The logic of putting an end to the national contracts and introducing bonuses for the teachers, as the Confindustria’s ideological line imposes, has given birth to the teacher/consumer. Besides the ‘merit bonus’ there is also a 500-euro-a-year one for every teacher who must spend it compulsorily. The teacher/consumer must spend this amount in technology, in tools like books or films or in taking part in compulsory corsi di aggiornamento ( updating courses), a lucrative business allegedly based on the all-Italian bribe system and of depressing cultural content. Now teachers too proudly contribute to the circulation of money and to the rise of consumption goods, one of the basic market principles to make post-crisis economy grow again: put down your books and pick up your… credit card / we’re gonna have a whole lotta fun.
Moreover the private companies which donate money to a single public or private school will get the ‘school bonus’, which means deducing 65% of the amount given from its tax scheme.
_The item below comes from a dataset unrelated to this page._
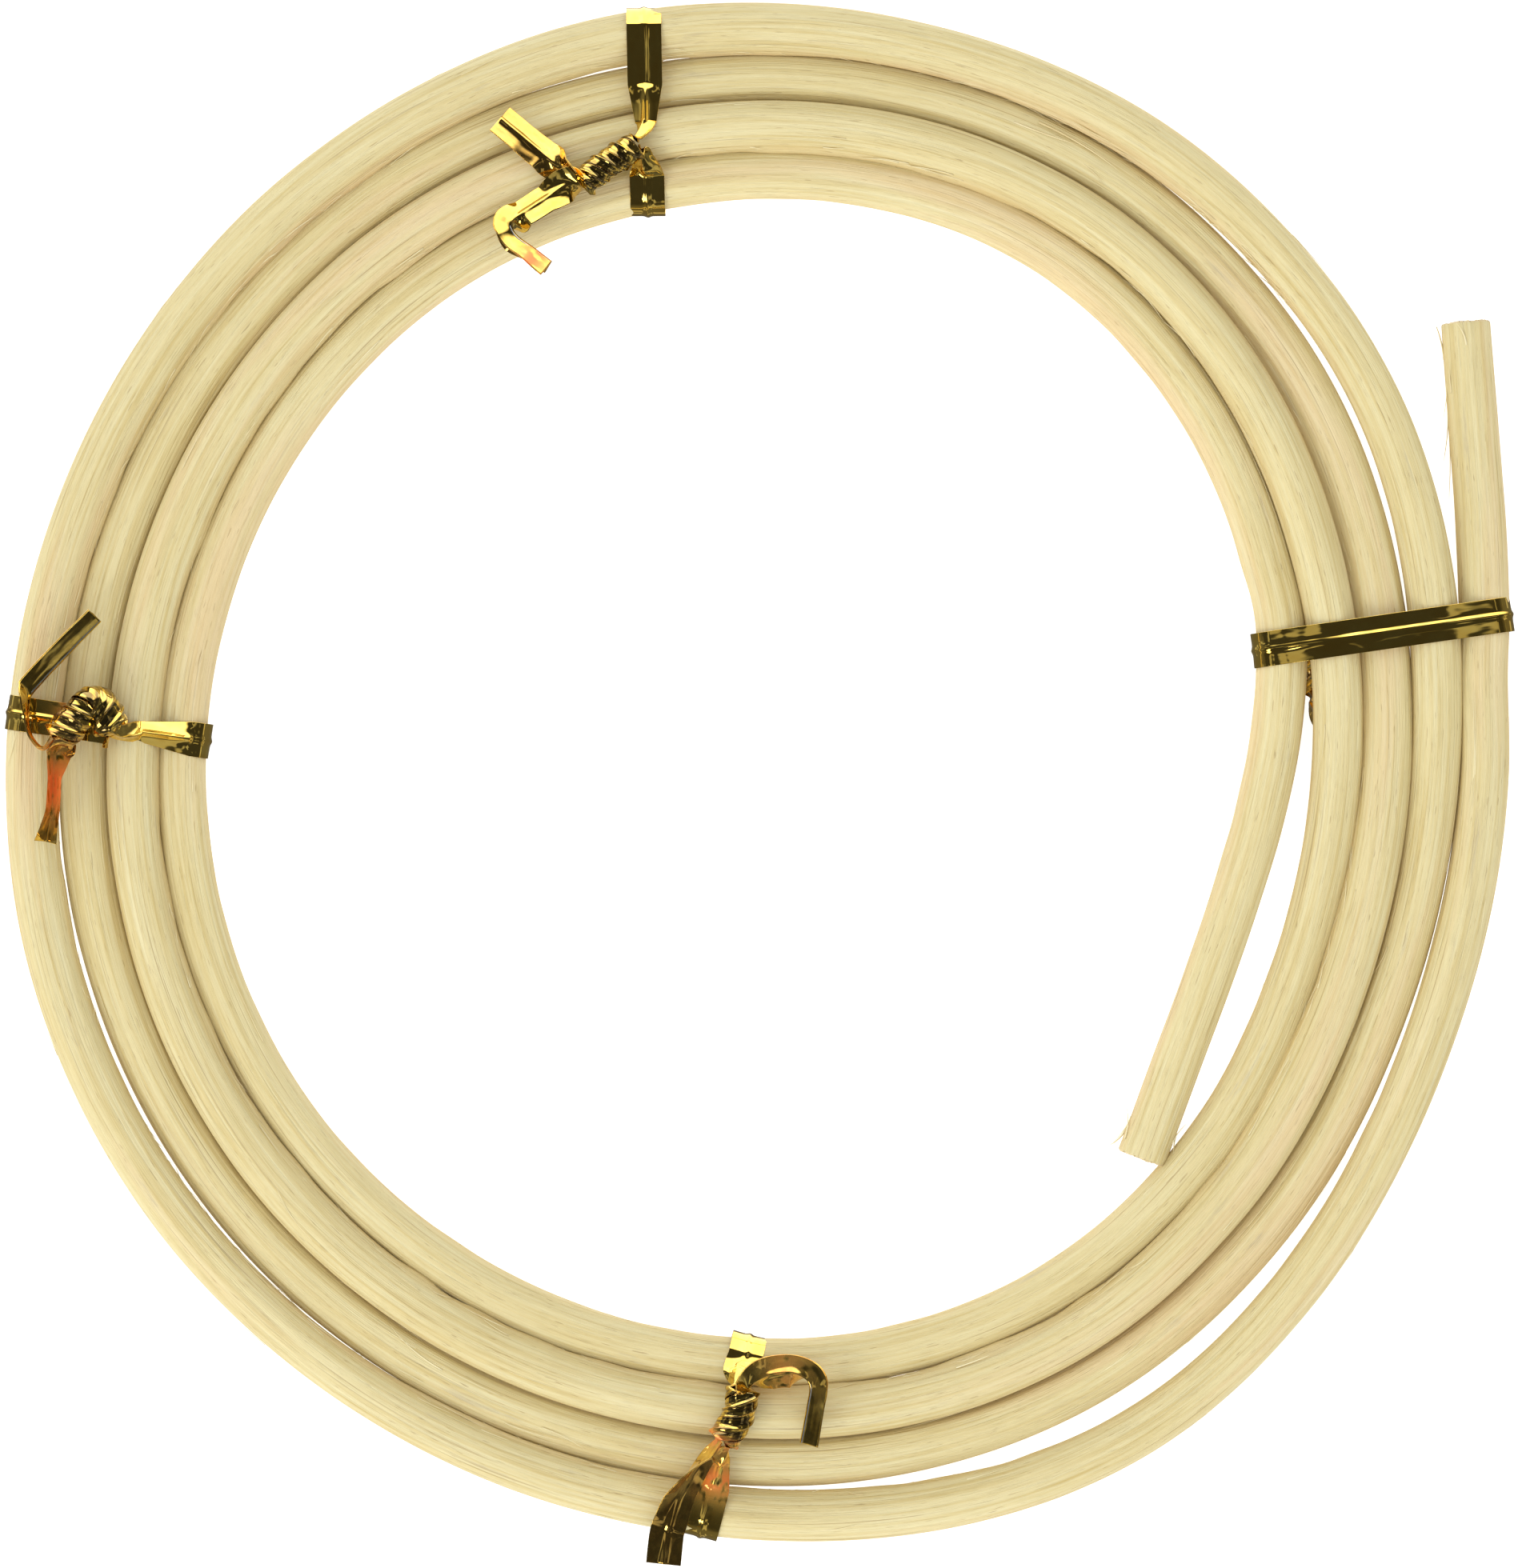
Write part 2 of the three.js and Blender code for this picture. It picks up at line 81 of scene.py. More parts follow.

Which also means financing schools ideologically close to the benefactor. And since the main effort of the new type of headmaster is to look for financers, the ground is fertile for a lasting engagement. The preside/manager will be ‘supervised’ every three years about his students’ success or their abandoning the school; consequently, success, which is already very rarely denied to the student/customer, will be almost guaranteed. Last but not least, the State will continue to give money to private schools: every family with a child attending any type of private school will deduce up to 400 euros a year from his tax money, regardless of its income.
Sit and wait and hope in vain
In conclusion, La Buona Scuola does nothing of what Renzi promised on the day of his inauguration speech:
- re-establish an education system based on culture, knowledge and contents
- a better salary for teachers, similar to the average European nations
- an improvement of their social role and better working conditions
the issues I have been waiting for since the beginning of the new century. I am still sitting here, still waiting for Godot, still trapped in the punitive logic against our profession. And since in 2011 Prime Minister Monti, the outstanding Bocconi professor and rector who had come to save the country after Berlusconi’s disaster, gave me a 10-year extended-time bonus when my service was reaching game over, I think I’ll have plenty of time to sit and wait and hope in vain.